I've got 35 years experiece in tax and over £7,700 accepted answers here. There is nothing complicated about your question? Did you specifically ask for Sam? It doesn't appear that way as it would say if you did. If you did, I'm happy to opt out. I took my tax exams nearly 25 years ago but I don't have the letters after my name as I didn't become a member of the professional organisation. I didn't do the exam to join a club. Many qualified accountants have little tax knowledge though Sam isn't one of them.

Let me know how you wish me to proceed. I have my answer ready.

Customer: replied 3 years ago.


I'm still learning how this system works...the site implied she was going to answer it (had her profile up as "wanting to answer my question"). But as long as you can provide the HMRC links/references for your answer then I'll accept it (otherwise I'd be worried in an audit I'd have to say to an HMRC officer "Well on a website I found, TonyTax said...").

FYI I will be out for rest of day.



OK, thanks. The message was a default. You got Sam. It could have been myself or another expert. I'll post my answer in a bit.

Hi again.

Your company will get corporation tax relief on a contribution to your SIPP. You won't pay tax or NIC on it, nor will the company pay employer's NIC on it.

The contribution is not part of your salary and doesnt' need to be disclosed in your tax return unless the total of your own contributions and those of your employer exceed £40,000 in the "pension input period" which ends in the tax year. Take a look here for more information on that.

As far as I'm aware, there is no requirment to report the contribution to an external pension plan in RTI reports. What does need to be reported can be found here.

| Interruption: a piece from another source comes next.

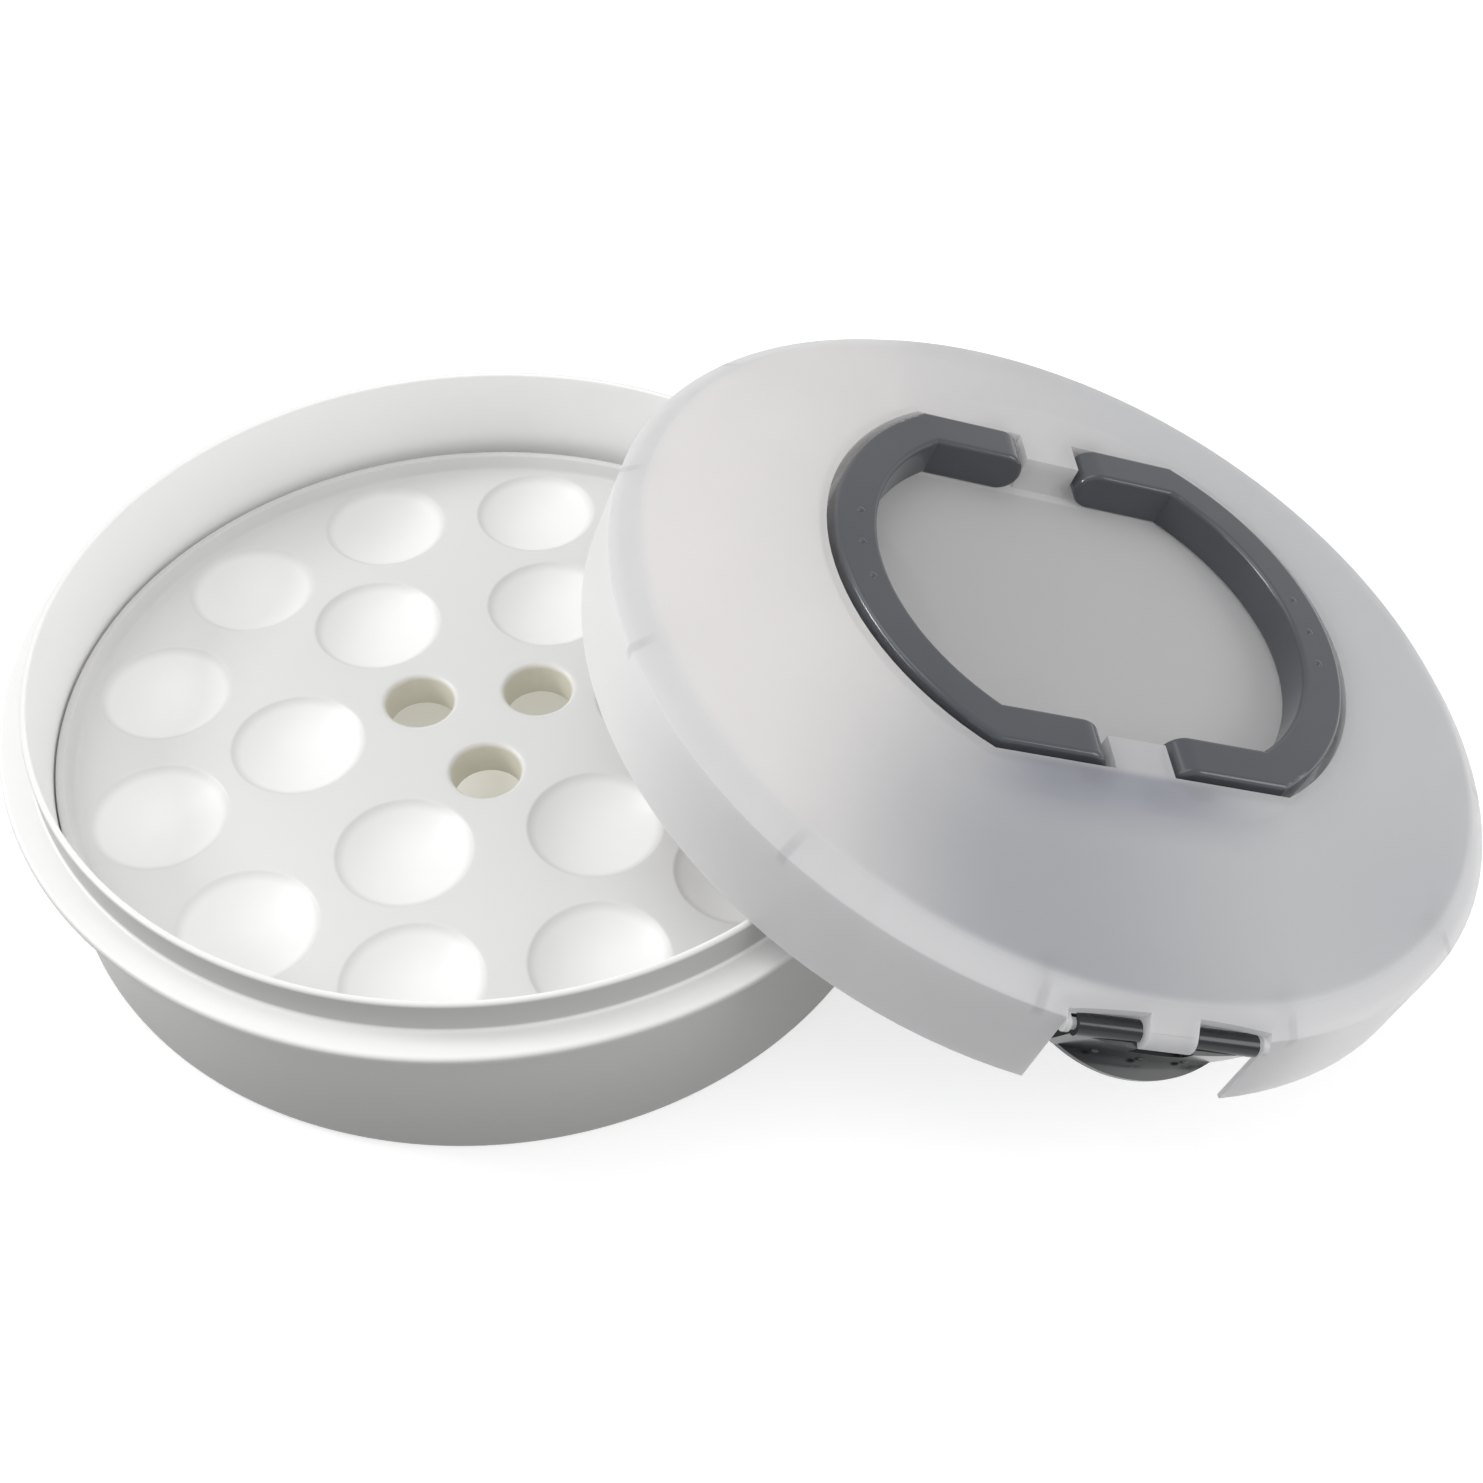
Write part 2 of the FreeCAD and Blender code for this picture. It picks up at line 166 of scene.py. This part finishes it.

I hope this helps but let me know if you have any further questions.
Customer: replied 3 years ago.

Can you help me understand why this doesn't constitute salary (and therefore not have to be reported via PAYE RTI)? It seems really arbitrary that the same money can go into a pension pot labelled as an "employee contribution" and be subject to NI; or go in as an "employer contribution" and not be subject to NI. Why wouldn't companies pay into all employees pensions via "employer contribution" (the saved NI being able to increase the contribution)?

Finally, where is the specific HMRC page that says employer pension contributions are dealt with this way (treated as an expense not salary)?

Thank you for your help.

I'll have to get back to you on this in a bit.
Hi again.

I don't make the tax rules and I cannot tell you why things are done in the way that they are because it goes back into history. They just are what they are. Tax law is littered with what appear to be illogical rules.

RTI only started a couple of years ago and took over from the previous PAYE reporting system which ran for many years. When it started, few people had private pension plans, mainly the self-employed, and most people were in company pension schemes if they were in one at all.

Employers are encouraged by the tax system to contribute to a pension for an employee and so those contributions qualify for tax relief. If NIC was charged, it would be a disincentive.

Some employees don't want to be a member of an employer pension plan for any number of reasons. Some think that if they join a scheme, it will affect the amount they are paid because the employer is contributing extra money to a pension plan and there is some truth in that. There is also nothing to stop an employee sacrificing some salary and asking the employer to make an employer pension contribution equal to the gross pay sacrificed which will save the NI as well as the tax. Many employees do that with year end bonuses.

Take a look here for information on how employer pension contributions are treated for tax purposes. The sum of the salaries and employer NICs paid are also treated as tax deductible expenses.